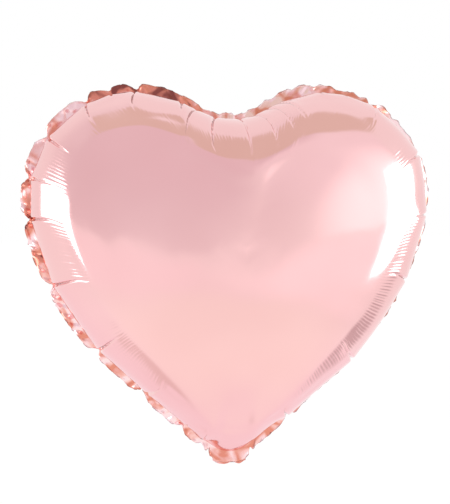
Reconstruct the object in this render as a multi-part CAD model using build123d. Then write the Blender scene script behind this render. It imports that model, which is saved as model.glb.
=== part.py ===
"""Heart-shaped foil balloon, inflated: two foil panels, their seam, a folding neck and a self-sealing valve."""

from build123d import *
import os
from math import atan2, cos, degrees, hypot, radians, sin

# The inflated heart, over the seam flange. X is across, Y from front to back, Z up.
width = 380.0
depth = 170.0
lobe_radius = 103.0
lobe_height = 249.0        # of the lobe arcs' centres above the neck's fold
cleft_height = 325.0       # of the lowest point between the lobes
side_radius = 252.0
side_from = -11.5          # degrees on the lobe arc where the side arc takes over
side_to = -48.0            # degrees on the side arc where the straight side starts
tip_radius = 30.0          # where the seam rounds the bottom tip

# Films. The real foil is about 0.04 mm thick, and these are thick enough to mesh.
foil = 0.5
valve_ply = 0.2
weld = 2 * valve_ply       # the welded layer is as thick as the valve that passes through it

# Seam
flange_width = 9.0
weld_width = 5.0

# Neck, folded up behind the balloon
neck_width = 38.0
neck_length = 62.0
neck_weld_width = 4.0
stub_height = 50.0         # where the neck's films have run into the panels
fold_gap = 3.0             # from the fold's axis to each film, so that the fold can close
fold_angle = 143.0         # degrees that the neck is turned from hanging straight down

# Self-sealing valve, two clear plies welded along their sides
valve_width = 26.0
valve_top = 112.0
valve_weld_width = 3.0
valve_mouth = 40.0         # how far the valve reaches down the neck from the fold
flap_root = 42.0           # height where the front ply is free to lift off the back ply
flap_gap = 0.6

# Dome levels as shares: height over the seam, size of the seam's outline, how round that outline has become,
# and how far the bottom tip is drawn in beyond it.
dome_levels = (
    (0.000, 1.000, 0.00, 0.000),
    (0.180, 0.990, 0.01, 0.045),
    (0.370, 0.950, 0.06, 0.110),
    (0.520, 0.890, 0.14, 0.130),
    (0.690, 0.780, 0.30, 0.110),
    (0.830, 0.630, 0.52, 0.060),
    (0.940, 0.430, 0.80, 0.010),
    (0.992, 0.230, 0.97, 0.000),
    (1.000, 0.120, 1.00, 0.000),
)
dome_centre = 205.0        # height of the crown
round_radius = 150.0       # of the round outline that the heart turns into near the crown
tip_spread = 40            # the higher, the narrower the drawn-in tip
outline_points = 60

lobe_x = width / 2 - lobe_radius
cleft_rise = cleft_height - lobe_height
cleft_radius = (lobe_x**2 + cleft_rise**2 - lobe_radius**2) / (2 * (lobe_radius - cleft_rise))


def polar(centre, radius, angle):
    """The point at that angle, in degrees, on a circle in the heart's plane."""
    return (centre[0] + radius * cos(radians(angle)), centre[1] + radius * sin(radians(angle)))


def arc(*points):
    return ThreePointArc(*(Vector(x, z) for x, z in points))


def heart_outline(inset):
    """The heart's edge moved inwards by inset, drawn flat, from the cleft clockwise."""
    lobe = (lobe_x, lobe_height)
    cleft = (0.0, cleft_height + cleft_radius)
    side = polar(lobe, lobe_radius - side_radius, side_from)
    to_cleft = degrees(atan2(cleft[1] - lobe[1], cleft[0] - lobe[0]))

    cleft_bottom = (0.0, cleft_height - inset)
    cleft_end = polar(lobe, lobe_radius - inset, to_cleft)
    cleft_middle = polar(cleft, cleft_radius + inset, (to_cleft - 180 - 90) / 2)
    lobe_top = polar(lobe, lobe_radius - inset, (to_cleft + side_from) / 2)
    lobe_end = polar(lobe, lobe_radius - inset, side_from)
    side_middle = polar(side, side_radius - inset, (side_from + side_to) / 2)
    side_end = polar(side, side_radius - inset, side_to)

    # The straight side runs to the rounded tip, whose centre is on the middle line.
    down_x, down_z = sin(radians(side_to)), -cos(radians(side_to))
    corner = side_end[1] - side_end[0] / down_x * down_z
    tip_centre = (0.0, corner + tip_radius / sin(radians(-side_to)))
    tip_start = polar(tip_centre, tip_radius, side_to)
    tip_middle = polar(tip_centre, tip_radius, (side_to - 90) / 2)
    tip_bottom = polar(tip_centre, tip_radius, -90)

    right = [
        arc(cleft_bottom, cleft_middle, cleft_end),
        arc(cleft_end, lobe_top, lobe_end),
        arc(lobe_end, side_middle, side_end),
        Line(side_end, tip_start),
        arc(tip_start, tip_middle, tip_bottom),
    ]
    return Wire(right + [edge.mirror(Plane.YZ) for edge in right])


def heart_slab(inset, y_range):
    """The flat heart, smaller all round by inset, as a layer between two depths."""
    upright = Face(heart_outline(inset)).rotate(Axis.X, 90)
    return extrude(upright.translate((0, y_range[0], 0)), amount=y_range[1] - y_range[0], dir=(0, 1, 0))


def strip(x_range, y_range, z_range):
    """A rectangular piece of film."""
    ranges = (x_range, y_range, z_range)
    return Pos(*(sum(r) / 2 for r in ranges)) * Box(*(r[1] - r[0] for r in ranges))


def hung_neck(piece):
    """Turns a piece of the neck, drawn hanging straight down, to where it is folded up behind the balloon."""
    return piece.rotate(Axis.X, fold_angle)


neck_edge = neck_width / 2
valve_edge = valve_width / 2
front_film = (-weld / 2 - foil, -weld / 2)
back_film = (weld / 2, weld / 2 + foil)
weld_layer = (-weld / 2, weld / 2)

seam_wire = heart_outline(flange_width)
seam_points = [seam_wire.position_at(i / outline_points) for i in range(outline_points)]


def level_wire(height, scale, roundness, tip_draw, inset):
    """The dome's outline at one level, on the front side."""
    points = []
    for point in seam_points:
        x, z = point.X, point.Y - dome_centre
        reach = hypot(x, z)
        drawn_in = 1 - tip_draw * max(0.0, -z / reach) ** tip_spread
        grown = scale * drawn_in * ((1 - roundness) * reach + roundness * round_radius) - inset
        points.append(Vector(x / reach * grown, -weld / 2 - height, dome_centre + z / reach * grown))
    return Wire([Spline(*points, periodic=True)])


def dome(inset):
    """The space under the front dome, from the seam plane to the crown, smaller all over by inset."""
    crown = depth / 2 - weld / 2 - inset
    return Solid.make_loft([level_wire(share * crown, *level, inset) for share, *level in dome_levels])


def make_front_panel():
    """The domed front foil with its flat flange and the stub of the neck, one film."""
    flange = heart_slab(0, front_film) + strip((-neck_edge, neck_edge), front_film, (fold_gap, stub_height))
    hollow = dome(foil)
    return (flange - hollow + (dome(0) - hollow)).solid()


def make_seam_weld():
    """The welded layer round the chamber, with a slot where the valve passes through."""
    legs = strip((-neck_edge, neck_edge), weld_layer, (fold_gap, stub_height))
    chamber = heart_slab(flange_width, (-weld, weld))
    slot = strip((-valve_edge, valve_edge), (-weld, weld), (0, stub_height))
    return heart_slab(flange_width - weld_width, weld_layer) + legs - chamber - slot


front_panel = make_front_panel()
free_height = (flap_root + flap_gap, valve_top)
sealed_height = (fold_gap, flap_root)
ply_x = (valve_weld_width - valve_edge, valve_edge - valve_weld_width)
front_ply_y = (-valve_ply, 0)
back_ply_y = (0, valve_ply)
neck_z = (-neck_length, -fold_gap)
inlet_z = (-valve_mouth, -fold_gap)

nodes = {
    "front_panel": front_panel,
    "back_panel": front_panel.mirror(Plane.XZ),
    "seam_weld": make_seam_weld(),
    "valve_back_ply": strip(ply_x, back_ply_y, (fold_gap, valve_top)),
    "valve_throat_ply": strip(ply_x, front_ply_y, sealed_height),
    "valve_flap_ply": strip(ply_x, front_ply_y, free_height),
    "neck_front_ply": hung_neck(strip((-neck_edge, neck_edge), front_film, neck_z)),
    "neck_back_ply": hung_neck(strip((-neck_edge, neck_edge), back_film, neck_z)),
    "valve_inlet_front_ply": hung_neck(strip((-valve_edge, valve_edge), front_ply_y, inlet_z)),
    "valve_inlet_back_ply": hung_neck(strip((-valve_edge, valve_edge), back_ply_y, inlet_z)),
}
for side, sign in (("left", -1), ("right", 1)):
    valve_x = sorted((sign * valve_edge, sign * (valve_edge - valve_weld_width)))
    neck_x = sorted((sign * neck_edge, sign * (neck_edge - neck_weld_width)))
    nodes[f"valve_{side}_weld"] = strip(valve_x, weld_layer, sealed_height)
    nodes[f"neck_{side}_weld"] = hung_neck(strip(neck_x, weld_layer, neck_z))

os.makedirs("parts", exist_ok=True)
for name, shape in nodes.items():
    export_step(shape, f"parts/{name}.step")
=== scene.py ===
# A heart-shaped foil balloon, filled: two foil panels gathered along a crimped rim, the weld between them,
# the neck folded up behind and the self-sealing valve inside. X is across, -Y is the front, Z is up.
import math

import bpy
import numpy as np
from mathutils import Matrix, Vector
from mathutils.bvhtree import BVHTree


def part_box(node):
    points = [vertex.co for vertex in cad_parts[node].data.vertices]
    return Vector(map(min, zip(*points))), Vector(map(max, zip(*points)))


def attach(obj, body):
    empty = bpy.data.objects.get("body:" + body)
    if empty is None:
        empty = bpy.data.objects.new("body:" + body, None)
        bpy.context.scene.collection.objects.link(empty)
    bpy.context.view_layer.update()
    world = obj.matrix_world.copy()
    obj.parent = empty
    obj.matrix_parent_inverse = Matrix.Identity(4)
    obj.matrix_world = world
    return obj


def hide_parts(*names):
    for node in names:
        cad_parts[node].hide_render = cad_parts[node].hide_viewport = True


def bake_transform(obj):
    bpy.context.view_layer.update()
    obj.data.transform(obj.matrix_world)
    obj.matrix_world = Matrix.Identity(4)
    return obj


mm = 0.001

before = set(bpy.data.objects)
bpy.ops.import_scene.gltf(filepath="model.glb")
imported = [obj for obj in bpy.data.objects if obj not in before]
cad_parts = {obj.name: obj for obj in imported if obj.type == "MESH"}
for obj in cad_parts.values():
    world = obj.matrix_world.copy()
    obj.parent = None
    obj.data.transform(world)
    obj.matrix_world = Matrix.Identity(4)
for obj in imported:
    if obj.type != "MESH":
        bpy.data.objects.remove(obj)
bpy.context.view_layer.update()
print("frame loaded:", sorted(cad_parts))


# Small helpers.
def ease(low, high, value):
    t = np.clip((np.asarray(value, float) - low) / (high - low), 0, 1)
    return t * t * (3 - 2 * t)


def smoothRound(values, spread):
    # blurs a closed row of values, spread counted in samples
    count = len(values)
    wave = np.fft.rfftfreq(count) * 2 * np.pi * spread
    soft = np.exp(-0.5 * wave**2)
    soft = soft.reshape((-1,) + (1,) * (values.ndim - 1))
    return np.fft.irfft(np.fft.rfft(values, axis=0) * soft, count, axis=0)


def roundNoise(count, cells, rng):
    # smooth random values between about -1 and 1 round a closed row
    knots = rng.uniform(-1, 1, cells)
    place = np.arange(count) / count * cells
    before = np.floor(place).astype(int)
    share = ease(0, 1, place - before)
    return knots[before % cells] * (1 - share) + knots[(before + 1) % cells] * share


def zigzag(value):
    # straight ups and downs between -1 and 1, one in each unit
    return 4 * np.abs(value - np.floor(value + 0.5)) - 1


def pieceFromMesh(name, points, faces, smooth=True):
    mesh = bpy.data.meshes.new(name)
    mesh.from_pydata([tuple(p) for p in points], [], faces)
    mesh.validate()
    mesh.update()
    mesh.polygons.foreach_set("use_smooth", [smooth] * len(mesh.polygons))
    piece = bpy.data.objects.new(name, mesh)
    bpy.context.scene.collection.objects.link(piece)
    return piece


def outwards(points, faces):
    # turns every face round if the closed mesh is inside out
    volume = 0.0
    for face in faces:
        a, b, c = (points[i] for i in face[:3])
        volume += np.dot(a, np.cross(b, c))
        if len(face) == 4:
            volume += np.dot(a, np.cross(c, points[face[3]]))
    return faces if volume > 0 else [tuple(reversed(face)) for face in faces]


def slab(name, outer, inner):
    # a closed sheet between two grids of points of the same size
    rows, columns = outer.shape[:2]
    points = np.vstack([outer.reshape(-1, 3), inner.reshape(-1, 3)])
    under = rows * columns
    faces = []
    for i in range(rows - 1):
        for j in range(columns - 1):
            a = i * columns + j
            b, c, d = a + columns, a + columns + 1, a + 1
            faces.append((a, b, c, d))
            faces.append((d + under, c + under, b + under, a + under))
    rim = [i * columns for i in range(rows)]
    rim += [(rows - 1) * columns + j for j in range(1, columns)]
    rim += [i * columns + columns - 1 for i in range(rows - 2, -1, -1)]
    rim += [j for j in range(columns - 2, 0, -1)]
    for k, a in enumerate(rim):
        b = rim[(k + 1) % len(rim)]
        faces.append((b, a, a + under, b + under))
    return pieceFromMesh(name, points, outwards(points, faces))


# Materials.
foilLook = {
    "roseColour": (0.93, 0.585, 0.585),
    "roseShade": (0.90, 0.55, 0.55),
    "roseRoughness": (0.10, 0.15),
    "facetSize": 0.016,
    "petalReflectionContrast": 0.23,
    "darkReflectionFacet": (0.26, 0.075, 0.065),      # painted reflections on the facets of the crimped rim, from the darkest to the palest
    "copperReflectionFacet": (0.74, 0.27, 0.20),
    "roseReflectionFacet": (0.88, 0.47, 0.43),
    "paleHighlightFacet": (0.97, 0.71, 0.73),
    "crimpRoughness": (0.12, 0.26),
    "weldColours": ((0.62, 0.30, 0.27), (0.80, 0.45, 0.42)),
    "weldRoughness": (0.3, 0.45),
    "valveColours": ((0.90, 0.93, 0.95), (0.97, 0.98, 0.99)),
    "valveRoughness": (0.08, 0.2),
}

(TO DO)
Write out, from the lines above, only those from the line with "in imported if" to the line with "return faces if", exactly as given, including the first and the last.

(COMPLETED TASK)
cad_parts = {obj.name: obj for obj in imported if obj.type == "MESH"}
for obj in cad_parts.values():
    world = obj.matrix_world.copy()
    obj.parent = None
    obj.data.transform(world)
    obj.matrix_world = Matrix.Identity(4)
for obj in imported:
    if obj.type != "MESH":
        bpy.data.objects.remove(obj)
bpy.context.view_layer.update()
print("frame loaded:", sorted(cad_parts))


# Small helpers.
def ease(low, high, value):
    t = np.clip((np.asarray(value, float) - low) / (high - low), 0, 1)
    return t * t * (3 - 2 * t)


def smoothRound(values, spread):
    # blurs a closed row of values, spread counted in samples
    count = len(values)
    wave = np.fft.rfftfreq(count) * 2 * np.pi * spread
    soft = np.exp(-0.5 * wave**2)
    soft = soft.reshape((-1,) + (1,) * (values.ndim - 1))
    return np.fft.irfft(np.fft.rfft(values, axis=0) * soft, count, axis=0)


def roundNoise(count, cells, rng):
    # smooth random values between about -1 and 1 round a closed row
    knots = rng.uniform(-1, 1, cells)
    place = np.arange(count) / count * cells
    before = np.floor(place).astype(int)
    share = ease(0, 1, place - before)
    return knots[before % cells] * (1 - share) + knots[(before + 1) % cells] * share


def zigzag(value):
    # straight ups and downs between -1 and 1, one in each unit
    return 4 * np.abs(value - np.floor(value + 0.5)) - 1


def pieceFromMesh(name, points, faces, smooth=True):
    mesh = bpy.data.meshes.new(name)
    mesh.from_pydata([tuple(p) for p in points], [], faces)
    mesh.validate()
    mesh.update()
    mesh.polygons.foreach_set("use_smooth", [smooth] * len(mesh.polygons))
    piece = bpy.data.objects.new(name, mesh)
    bpy.context.scene.collection.objects.link(piece)
    return piece


def outwards(points, faces):
    # turns every face round if the closed mesh is inside out
    volume = 0.0
    for face in faces:
        a, b, c = (points[i] for i in face[:3])
        volume += np.dot(a, np.cross(b, c))
        if len(face) == 4:
            volume += np.dot(a, np.cross(c, points[face[3]]))
    return faces if volume > 0 else [tuple(reversed(face)) for face in faces]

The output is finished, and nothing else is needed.